La
capacidad de observación de Vergés y su voluntad didáctica, fruto de sus años
como periodista cultural, han quedado plenamente palpables en sus libros
anteriores y se corrobora ahora en éste, una entretenida iniciación al siempre
deslumbrante mundo de la astronomía. Desde tiempos inmemoriales, los seres
humanos hemos mirado el cielo nocturno con curiosidad y embeleso,
preguntándonos por nuestro papel en todo ese tinglado inabarcable, e imaginando
seres fantásticos entre las estrellas. Con un lenguaje claro y sencillo, Vergés
huye de enrevesados códigos científicos para apelar a la prehistoria, al arte, a
la mitología o a la religión. Nos explica, por ejemplo, la ancestral veneración
por el toro que, ya en tiempos remotos, llevó a otras civilizaciones a creer
vislumbrar uno en el firmamento, la famosa constelación de Tauro (que alberga
el inmenso sol de Aldebarán y las manchas de Las Pléyades). Y nos cuenta como
ya en la más antigua obra épica conocida (la Epopeya de Gilgamesh, cuya versión
sumeria ostenta 4.000 años de antigüedad) ya asoma la cornamenta de este toro.
Del mismo modo, en una gruta de Lascaux, en la Dordoña francesa, se hallaron
unas famosas pinturas rupestres del Paleolítico superior que se datan en unos
18.000 años. Adivinen que aparece en una de esas 2000 pinturas catalogadas. En
efecto, la imagen de un toro de gran cornamenta, lo que indujo a algunos
arqueólogos a afirmar que se trata en realidad de la representación de la
constelación de Tauro. Sin embargo, para el astrónomo griego Eratóstenes la
constelación de Tauro representaba a Zeus convertido en toro blanco para raptar
a la joven Europa. Cada uno a lo suyo.
Desde
la antigüedad, reyes, príncipes, aristócratas y papas ligaron sus acciones a la
interpretación de las constelaciones zodiacales. El cielo regía, por tanto, el
destino de los seres humanos y los astrólogos eran consultados antes de
cualquier evento trascendente. No obstante, la astronomía quiso separarse
pronto de la astrología, que nunca fue vista con buenos ojos por los científicos.

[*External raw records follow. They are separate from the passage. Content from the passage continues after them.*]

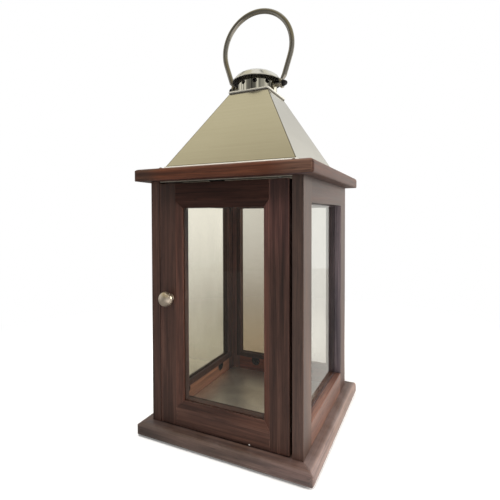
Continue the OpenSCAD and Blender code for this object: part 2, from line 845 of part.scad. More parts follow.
module roof_screws() {
    centred() color("#7a5a3c")
        roof_screw_places(sheet_t) {
            translate([0, 0, -roof_screw_l - sheet_t])
                cylinder(d = screw_d, h = roof_screw_l + sheet_t + screw_head_h / 2);
            intersection() {
                translate([0, 0, -screw_head_h * 0.4]) sphere(d = screw_head_d);
                cylinder(d = screw_head_d, h = screw_head_d);
            }
        }
}

// Half-round edged square plate
module collar_bar() {
    r = collar_t / 2;
    c = collar_w / 2 - r;
    rotate([90, 0, 0])
        translate([0, 0, -collar_w / 2])
            linear_extrude(collar_w)
                polygon(concat(arc(c, r, r, -90, 90, round_steps), arc(-c, r, r, 90, 270, round_steps)));
}
module chimney_collar() {
    centred() color(steel)
        difference() {
            translate([0, 0, collar_z])
                intersection() {
                    collar_bar();
                    rotate([0, 0, 90]) collar_bar();
                    linear_extrude(collar_t) rounded_square(collar_w, collar_r);
                }
            translate([0, 0, collar_z - over])
                cylinder(r = drum_r - drum_wall, h = collar_t + 2 * over, $fn = 72);
        }
}
module chimney_drum() {
    centred() color(steel)
        difference() {
            // Turned by half a step, so that the seam passes between two holes
            translate([0, 0, drum_z])
                rotate([0, 0, 180 / vent_n]) cylinder(r = drum_r, h = drum_h, $fn = 72);
            translate([0, 0, drum_z - over])
                rotate([0, 0, 180 / vent_n])
                    cylinder(r = drum_r - drum_wall, h = drum_h + 2 * over, $fn = 72);
            for (i = [0:vent_n - 1])
                let (bolt = i == 0 || i == vent_n / 2)
                    rotate([0, 0, 360 / vent_n * i])
                        translate([drum_r - drum_wall - over, 0, bolt_z])
                            rotate([0, 90, 0])
                                cylinder(d = bolt ? bolt_d + 2 * pin_fit : vent_d,
                                    h = drum_wall + 2 * over);
        }
}
// Turned cap: skirt, shoulder and dome, hollow, seated on the drum's rim
module chimney_cap() {
    seat_r = drum_r + stop_gap;
    s_r = seat_r + cap_wall;
    s_z = cap_cover;
    dome_r = (s_r * s_r + dome_h * dome_h) / (2 * dome_h);
    dome_c = s_z + dome_h - dome_r;
    dome_a = asin(s_r / dome_r);
    in_r = dome_r - cap_wall;
    in_a = asin((drum_r - 2 * drum_wall) / in_r);
    centred() color(steel)
        translate([0, 0, cap_z])
            rotate_extrude($fn = 72)
                polygon(concat(
                    [[cap_r - cap_wall, 0], [cap_r, 0]],
                    arc(cap_r - 1.5, skirt_h - 1.5, 1.5, 0, 60, round_steps / 2),
                    arc(0, dome_c, dome_r, 90 - dome_a, 90, 2 * round_steps),
                    arc(0, dome_c, in_r, 90, 90 - in_a, 2 * round_steps),
                    [[drum_r - 2 * drum_wall, cap_cover], [seat_r, cap_cover],
                        [cap_r - cap_wall, skirt_h - cap_wall]]));
}

// One limb: straight bar, flare and eye; the bar is a hair thinner than the
// ring so that the two meet in a plain face
module limb() {
    translate([eye_x, 0, 0])
        rotate([0, -ring_end, 0])
            translate([0, 0, flare + over / 2])
                cylinder(d = bar_d - fit, h = limb_l - flare);
    hull() {
        translate([eye_in + fit, -neck_w / 2, neck_z]) cube([eye_t - 2 * fit, neck_w, over]);
        translate([eye_x, 0, 0])
            rotate([0, -ring_end, 0])
                translate([0, 0, flare]) cylinder(d = bar_d, h = over, $fn = 32);
    }
    difference() {
        translate([eye_in, 0, 0]) rotate([0, 90, 0]) cylinder(d = eye_d, h = eye_t);
        translate([eye_in - over, 0, 0])
            rotate([0, 90, 0]) cylinder(d = bolt_d + 2 * turn_fit, h = eye_t + 2 * over);
    }
}
module ring_handle() {
    centred() color(steel)
        translate([0, 0, bolt_z]) {
            translate([0, 0, ring_rise])
                rotate([90, 0, 0])
                    rotate([0, 0, ring_end])
                        rotate_extrude(angle = 180 - 2 * ring_end, $fn = 128)
                            translate([ring_r, 0]) circle(d = bar_d);
            for (s = [-1, 1]) mirror([s < 0 ? 1 : 0, 0, 0]) limb();
        }
}

// Places a piece on both handle bolts: z runs outwards along the bolt from the middle
module on_bolts() {
    for (s = [-1, 1])
        mirror([s < 0 ? 1 : 0, 0, 0]) translate([0, 0, bolt_z]) rotate([0, 90, 0]) children();
}
module bolt_bore(r_gap) {
    cylinder(d = bolt_d + 2 * r_gap, h = bolt_end + fit);
}
module handle_bolts() {
    // The flat head clears the drum's round inside
    seat = sqrt(pow(drum_r - drum_wall, 2) - pow(bolt_head_d / 2, 2)) - fit;
    centred() color(steel)
        on_bolts() {
            translate([0, 0, seat - bolt_head_h]) cylinder(d = bolt_head_d, h = bolt_head_h);
            translate([0, 0, seat - fit]) cylinder(d = bolt_d, h = bolt_end - seat + fit);
        }
}
module bolt_spacers() {
    centred() color(steel)
        on_bolts()
            difference() {
                translate([0, 0, drum_r + pin_fit])
                    cylinder(d = spacer_d, h = eye_in - stop_gap - drum_r - pin_fit);
                bolt_bore(pin_fit);
            }
}
module handle_washers() {
    centred() color(dark_steel)
        on_bolts()
            difference() {
                translate([0, 0, eye_out + stop_gap]) cylinder(d = washer_d, h = washer_t);
                bolt_bore(pin_fit);
            }
}
module cap_nuts() {
    centred() color(dark_steel)
        on_bolts()
            difference() {
                translate([0, 0, nut_x]) {
                    cylinder(d = nut_d, h = nut_h, $fn = 6);
                    translate([0, 0, nut_h]) intersection() {
                        sphere(r = nut_dome_r, $fn = 32);
                        translate([0, 0, -fit]) cylinder(d = nut_d, h = nut_d);
                    }
                }
                bolt_bore(pin_fit);
            }
}

feet();
plinth_front();
plinth_right();
plinth_back();
plinth_left();
floor_panel();
floor_plate();
front_sill();
stop_block();
rail_screws();
left_front_stile();
left_rear_stile();
left_top_rail();
left_bottom_rail();
left_pane();
left_beads();
right_front_stile();
right_rear_stile();
right_top_rail();
right_bottom_rail();
right_pane();
right_beads();
back_left_stile();
back_right_stile();
back_top_rail();
back_bottom_rail();
back_pane();
back_beads();
door_hinge_stile();
door_latch_stile();
door_top_rail();
door_bottom_rail();
door_pane();
door_beads();
door_knob();
knob_screw();
strike_plate();
door_pivots();
thrust_washer();
catch_magnet();
top_front();
top_right();
top_back();
top_left();
top_dowels();
steel_lining();
lining_screws();
roof();
roof_screws();
chimney_collar();
chimney_drum();
chimney_cap();
ring_handle();
handle_bolts();
bolt_spacers();
handle_washers();
cap_nuts();
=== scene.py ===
import math

import bmesh
import bpy
from mathutils import Matrix, Vector

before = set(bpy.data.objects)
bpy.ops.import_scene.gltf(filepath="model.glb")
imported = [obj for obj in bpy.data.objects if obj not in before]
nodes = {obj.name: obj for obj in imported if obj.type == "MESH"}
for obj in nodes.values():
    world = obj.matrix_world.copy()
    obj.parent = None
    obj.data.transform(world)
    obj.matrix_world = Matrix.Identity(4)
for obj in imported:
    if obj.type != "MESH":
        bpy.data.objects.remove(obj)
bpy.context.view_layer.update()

# Axes, as places in a vector, and the ways that faces look
X, Y, Z = 0, 1, 2
RIGHT, LEFT, FRONT, TOP = (1, 0, 0), (-1, 0, 0), (0, -1, 0), (0, 0, 1)
# The lantern's upright axis: the knob puts it a little behind the origin
AXIS_Y = 0.00055
WHITE = (1, 1, 1, 1)


# ---------------------------------------------------------------- helpers

def lin(r, g, b):
    """An sRGB colour, 0 to 255, as the linear colour that the shaders take."""
    def one(v):
        v /= 255.0
        return v / 12.92 if v <= 0.04045 else ((v + 0.055) / 1.055) ** 2.4
    return (one(r), one(g), one(b), 1.0)


def opaque(colour, k=1.0):
    """A colour of three parts, k times as bright, with its alpha."""
    return tuple(c * k for c in colour) + (1.0,)


def along(axis, across, length):
    """Scales of (x, y, z) that stretch a pattern along one axis."""
    return tuple(length if i == axis else across for i in range(3))


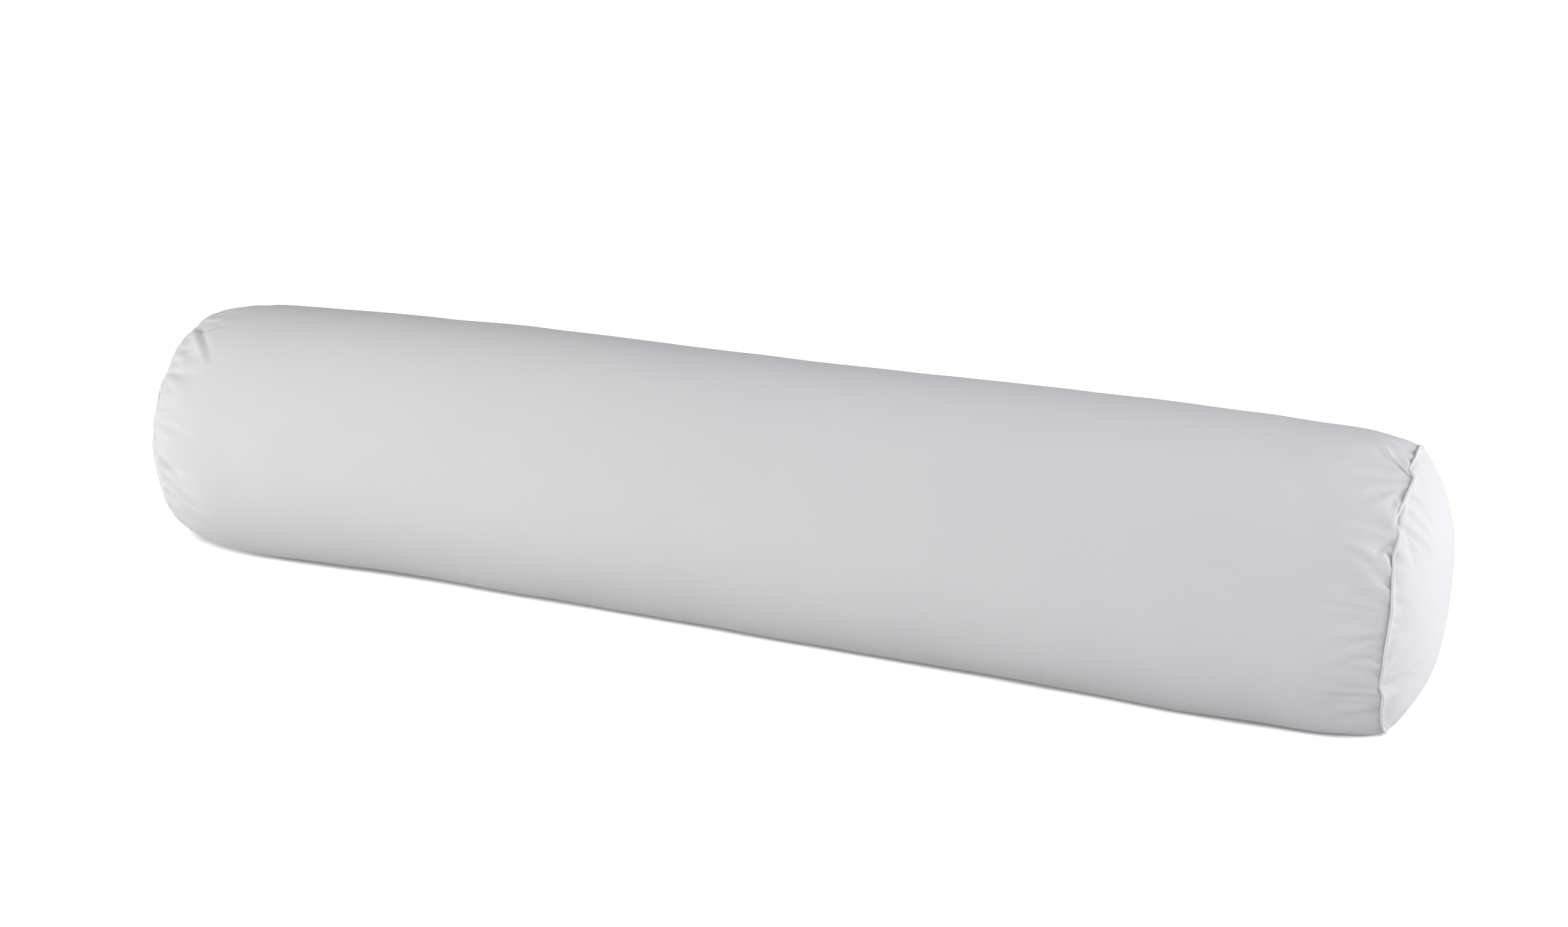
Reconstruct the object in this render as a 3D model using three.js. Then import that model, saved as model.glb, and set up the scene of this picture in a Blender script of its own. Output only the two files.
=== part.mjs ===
// A bolster pillow with piped ends: a percale tube, two end discs, corded piping and a fibre filling.
// Millimetres, +X along the pillow, +Z up, resting on z = 0. The near end is the one at +X.
//
// Every cloth piece is one sheet of real thickness, with its seam allowances turned in. A point on the
// tube is given by its row along the pillow, by "around", the distance from the lengthwise seam, and by
// "depth", how far it lies inside the outer skin. All pieces share these coordinates, so they nest.

import * as THREE from "three";
import { mergeVertices } from "three/addons/utils/BufferGeometryUtils.js";

// Driving dimensions
const RADIUS = 127; // middle of the pillow
const NEAR_RADIUS = 126.5; // full part of the near end
const FAR_RADIUS = 123.5; // the far end is a little slimmer
const HALF_SEAM = 572; // middle of the pillow to the piping
const REST_HEIGHT = 120; // axis above the floor: the filling settles by RADIUS - REST_HEIGHT
const NEAR = { side: 1, seamRadius: 117.5, taper: 65, domeDepth: 39, domePower: 2.8 };
const FAR = { side: -1, seamRadius: 113.5, taper: 81, domeDepth: 36, domePower: 3 };

// The pillow lies in a slight curve, seen from above
const CURVE_SLOPE = -0.0372;
const CURVE_X = -251;
const CURVE_ROUNDING = 120;

// Cloth, seams and gaps
const CLOTH = 0.5;
const GAP = 0.3;
const ALLOWANCE = 10;
const FOLD_RADIUS = 1.8; // where a panel turns in beside the piping
const SLIT = 0.3; // between the two edges of the lengthwise seam
const SEAM_ANGLE = THREE.MathUtils.degToRad(-22.5); // from +Y, below the middle of the back

// Piping
const BIAS_CLOTH = 0.4;
const FLANGE_GAP = 0.2;
const BEAD_RADIUS = 1.2;
const BEAD_RISE = 1.1; // bead's centre above the seam radius
const CORD_RADIUS = 0.55;
const FLANGE_FACE = FLANGE_GAP / 2 + BIAS_CLOTH; // half the thickness of the piping's flange
const PANEL_FACE = FLANGE_FACE + 0.2; // a panel's turned-in face, measured from the seam plane

// Thread, label and filling
const THREAD = 0.4;
const CLOSING = { length: 200, pitch: 8, reach: 1.8, radius: 0.25, lift: 0.6 };
const LABEL = { x: -430, width: 30, drop: 30, start: 1.5, thickness: 0.4 };
const FILLING_DEPTH = 2.6;
const FILLING_END_DEPTH = 1;
const FILLING_NECK = { halfLength: 4, drop: ALLOWANCE + 1.5 };

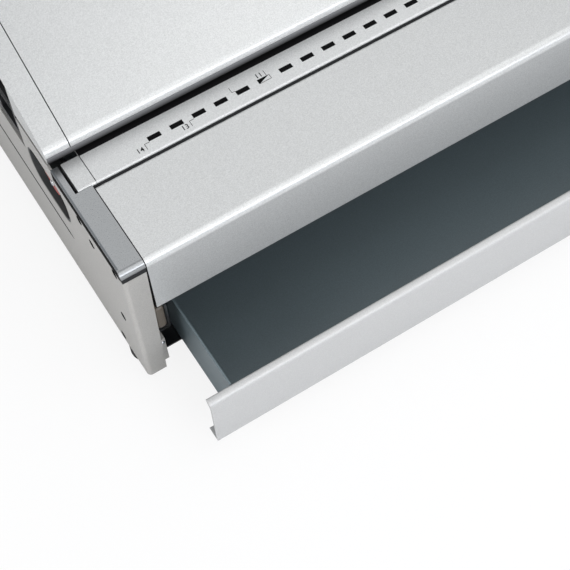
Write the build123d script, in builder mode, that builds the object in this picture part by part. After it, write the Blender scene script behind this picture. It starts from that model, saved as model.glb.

La estrellería, oficio de mirar las estrellas, era una de las siete artes
liberales y formaba parte del quadrivium junto
a las disciplinas básicas para el estudio de la filosofía y teología medieval. Con los siglos se computarían un total
de 88 constelaciones, que vienen a acotar todo el cielo y cuya presencia parece
seguir guiando nuestra existencia. 
Plataforma editorial, 125 pág.
Sería
Galileo el que, con un rudimentario telescopio de 20 aumentos construido por
él, descubriría en 1610 cuatro de los satélites de Júpiter y se percataría de
que Las Pléyades no eran los siete puntos brillantes que vemos a simple vista
desde la tierra, sino muchos más. Él contó unos cuarenta, pero hoy sabemos que
las siete hermanas de la constelación de Tauro son el resultado de un cúmulo de
entre 500 y 1000 estrellas. Con ello se evidenciaba que el cosmos no es sólo lo
que logramos ver, sino que en él existen miles de millones de astros repartidos
en miles de galaxias.
Hijas
de la ninfa Pléyone y de Atlas, el titán que para los griegos sostenía medio en
cueros la cúpula del cielo, las siete hermanas pléyades (protegidas siempre por
el Toro Celeste) marcaron desde tiempos primigenios el momento de la siega y de
la siembra, y así aparece explicado en Los
trabajos y los días de Hesíodo, calendario lírico compuesto hace 2700 años.
Las Pléyades, a unos 400 años luz de nosotros, se dejan ver en la noche
invernal, son fácilmente detectables (aunque a simple vista es más que probable
que sólo contemos seis), y nos han acompañado desde el inicio de los tiempos.
Lluís
Vergés nos explica todo esto y mucho más en este gozoso libro, con su prosa
siempre grata y accesible, en muy breves capítulos llenos de curiosidades,
retazos de historia, nombres de célebres científicos y artistas, de músicas,
pinturas, literatura, en un viaje apasionante que nos animará a tumbarnos de
noche sobre la hierba y observar ese infinito universo que nos alberga, que nos
contiene y del que formamos parte, tan viejo y necesario como la vida.